Pointwise almost everywhere convergent subsequence of $\{\sin (nx)\}$

Question

Can you prove or disprove that the sequence $\{\sin (nx)\}$ has a pointwise almost everywhere convergent subsequence with respect to the Lebesgue measure on $\mathbb{R}$ ?

Edit:

I am adding my thoughts here as a motivation, because otherwise this question will hit the bottom. So initially I thought whether $\{\sin{nx}\}$ is convergent in $L_1([0,\pi])$ or on other finite interval in $\mathbb R$. Then I computed the integral $\|\sin{nx}\|_1=\int\limits_{0}^{\pi}{|\sin{nx}|dx}=n\int\limits_{0}^{\pi/n}{\sin{nx}dx}=2$. Therefore $\|\sin{nx}\|_1\rightarrow 2$ but this doesn't tell me to which function converges. Then I thought about convergence in $L_2([0,\pi])$, but obviously it is not convergent there. This is because it is part of the orthonormal basis in $L_2$ (up to a constant), so it is not even Cauchy sequence. But still it is weakly convergent in $L_2$, because from Bessel's inequality it follows that $\langle f,\sin{nx}\rangle\rightarrow 0$ for each $f\in L_2([0,\pi])$. Finally, I decided to check whether $\{\sin{nx}\}$ has a convergent a.e subsequence. If there is no such sequence, then it can not be convergent in $L_1$. And if there is such subsequence, then by Lebesgue DCT it will follow that it converges in $L_1$ (and probably it might be the limit of the whole sequence). I just didn't see that LDCT will work again for $L_2$ : if there is a convergent a.e subsequence, then it should converge in $L_2$ also, but this is impossible since $\{\sin{nx}\}$ is orthonormal (up tp a constant) and no subsequence of $\{\sin{nx}\}$ is Cauchy in $L_2$. This is actually the answer of @Julián Aguirre.

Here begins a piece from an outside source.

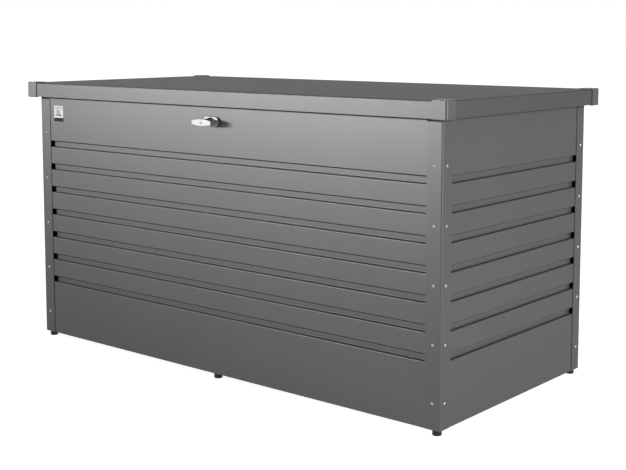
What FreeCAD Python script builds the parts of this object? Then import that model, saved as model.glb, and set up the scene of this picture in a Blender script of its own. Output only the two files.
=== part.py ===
import FreeCAD, Part

import math
import os
import re

import Sketcher

# Deck storage box: four grooved sheet walls between corner posts, a floor tray on three channels and six
# feet, a shallow lid with corner caps on three rear hinges and two gas springs, and a turning handle that
# drives two lock bars into strikers under the lid.
# Frame: origin on the ground under the middle of the box, +X to the right, the front faces -Y, +Z up.
# All sizes are millimetres. Heights in the sheet count from the underside of the body, on top of the feet.

SIZES = {
    "foot_height": 15.5, "foot_radius": 12, "foot_inset_x": 19, "foot_inset_y": 17.7,
    "foot_collar_radius": 14, "foot_collar_height": 1.5,
    "stud_radius": 4, "stud_seat": 5, "stud_grip": 10, "stud_nut_flats": 13, "stud_nut_height": 6.5,
    "body_width": 1541, "body_depth": 722, "wall_height": 800.5, "wall_sheet": 1,
    "post_sheet": 1.5, "post_leg_x": 45.5, "post_leg_y": 43, "post_bend": 4,
    "stiffener_sheet": 1.5, "stiffener_lap": 3.75, "stiffener_depth": 10, "stiffener_leg": 26,
    "sheet_gap": 0.3,
    "groove_first": 167.8, "groove_height": 17.35, "groove_pitch": 73.05, "groove_count": 7,
    "groove_depth": 10, "bend_radius": 3, "vent_front": 8.3, "vent_side": 1.2, "groove_under_post": 20,
    "bottom_flange": 35, "top_flange_front": 15, "top_flange_side": 20,
    "beam_width": 32, "beam_height": 23.5, "beam_sheet": 1.5, "floor_sheet": 1, "floor_lip": 20,
    "top_rail_depth": 12, "top_rail_height": 25,
    "screw_inset_x": 23.3, "screw_inset_y": 20.7, "screw_count": 5, "screw_radius": 2.5,
    "screw_head_radius": 3.9, "screw_head_height": 2.4, "screw_length": 9,
    "screw_nut_flats": 8, "screw_nut_height": 4, "screw_clearance": 0.2,
    "lid_overhang_x": 27, "lid_overhang_y": 26.5, "lid_sheet": 1, "lid_rim": 43.5, "lid_overlap": 34.5,
    "lid_edge": 4,
    "cap_wall": 2.5, "cap_leg_x": 43.5, "cap_leg_y": 40, "cap_edge": 5.5, "cap_round": 2.2,
    "cap_lip_thickness": 2, "cap_lip_width": 7, "cap_lip_gap": 0.3,
    "lid_rail_width": 30, "lid_rail_height": 15, "lid_rail_end": 97.5, "lid_rail_inset": 137.5,
    "bumper_radius": 6, "bumper_inset": 111,
    "hinge_standoff": 8, "hinge_drop": 38, "hinge_inset": 270.5, "hinge_leaf": 1.5,
    "hinge_barrel": 5, "hinge_pin": 2.5, "hinge_knuckle": 25, "hinge_end_play": 0.3, "hinge_fit": 0.05,
    "spring_foot_slat": 4, "spring_inset": 28, "spring_foot_reach": 166, "spring_head_reach": 87, "spring_head_drop": 25,
    "spring_radius": 9, "spring_rod_radius": 4, "spring_stroke": 100, "spring_rod_show": 12,
    "spring_eye_radius": 8, "spring_eye_width": 10, "spring_neck": 14, "spring_bore_gap": 0.06,
    "spring_pivot": 4, "spring_pivot_head": 6.5, "spring_head_plate": 1.5,
    "bracket_sheet": 2, "bracket_width": 30, "bracket_foot": 20, "pivot_gap": 0.3,
    "lock_drop": 80, "rosette_length": 60, "rosette_height": 29.5, "rosette_thick": 7,
    "rosette_corner": 14, "rosette_round": 1.6,
    "handle_reach": 44, "handle_length": 74, "handle_middle": 20, "handle_end": 14.6, "handle_thick": 7,
    "neck_front": 9, "neck_back": 13, "plug_radius": 7, "plug_length": 22, "plug_gap": 0.08,
    "key_slot_length": 7, "key_slot_width": 1.6, "key_slot_depth": 6, "handle_round": 1.4,
    "spindle_radius": 5, "spindle_seat": 8, "spindle_gap": 0.06, "turn_gap": 0.3,
    "tooth_module": 2, "tooth_count": 18, "tooth_play": 0.5, "tooth_root": 1.2, "rack_gap": 0.6,
    "pinion_thick": 6, "bar_set_back": 33.5, "bar_thick": 3, "bar_height": 16, "bar_short": 10,
    "bar_rack_teeth": 13, "bar_slide_gap": 0.3,
    "case_width": 70, "case_sheet": 1.5, "case_depth": 44, "case_half_height": 40,
    "guide_inner": 250, "guide_outer_inset": 170.5, "guide_sheet": 2, "guide_margin": 6,
    "striker_inset": 120.5, "striker_margin": 6, "striker_slack": 2, "striker_foot": 20,
    "label_left": 65.5, "label_width": 45, "label_height": 50, "label_drop": 62.3, "label_thick": 0.4,
}

doc = FreeCAD.newDocument("DeckStorageBox")
sheet = doc.addObject("Spreadsheet::Sheet", "Sheet")
for row, (word, number) in enumerate(SIZES.items(), start=1):
    sheet.set("A%d" % row, word)
    sheet.set("B%d" % row, str(number))
    sheet.setAlias("B%d" % row, word)
doc.recompute()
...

Now I have another Question: Is it possible to prove that there is no convergent pointwise a.e subsequence of $\{\sin{nx}\}$ using only first year calculus and knowing of course what is a set with Lebesgue measure $0$ in $\mathbb R$ ?

What is obvious is that for each $x$ there is a convergent subsequence since $\{\sin{nx}\}$ is bounded. But all $x\in [0,\pi]$ are uncountable set, so we can not apply for example Cantor diagonal argument.

Answer 1

A different proof. If $\{\sin(n_k\,x)\}$ converges a.e., then $$ (\sin(n_{k+1}\,x)-\sin(n_k\,x))^2 $$ converges to $0$ a.e. By the dominated convergence theorem $$ \lim_{k\to\infty}\int_0^\pi(\sin(n_{k+1}\,x)-\sin(n_k\,x))^2\,dx=0, $$ but $$ \int_0^\pi(\sin(n_{k+1}\,x)-\sin(n_k\,x))^2\,dx=\pi. $$

Answer 2

In fact $\sin (n_kx)$ diverges a.e. for every subsequence $n_k.$ Proof: Fix a subsequence $n_k$ and let $E= \{x\in \mathbb {R}: \lim_{k\to\infty}\sin (n_kx)\,\,\text {exists}\}.$ Let $f$ be the pointwise limit function on $E.$ Let $a> 0$ and put $E_a=E\cap [-a,a].$ On $E_a$ we have $f\in L^1\cap L^2.$ By the DCT,

$$\int_{E_a}f^2 = \lim_{k\to\infty} \int_{E_a}f\sin(n_kx)\,dx.$$

By the Riemann Lebesgue lemma, this limit is $0.$ But then we get

$$0= \int_{E_a}f^2 = \lim_{k\to\infty} \int_{E_a}\sin^2(n_kx) \,dx$$ $$ = \lim_{k\to\infty} \int_{E_a}\frac{1-\cos (2n_kx)}{2}\, dx = \frac{m(E_a)}{2}.$$

again using DCT and R-L. Therefore $m(E_a) = 0,$ and since $a$ was arbitrary, $m(E)=0.$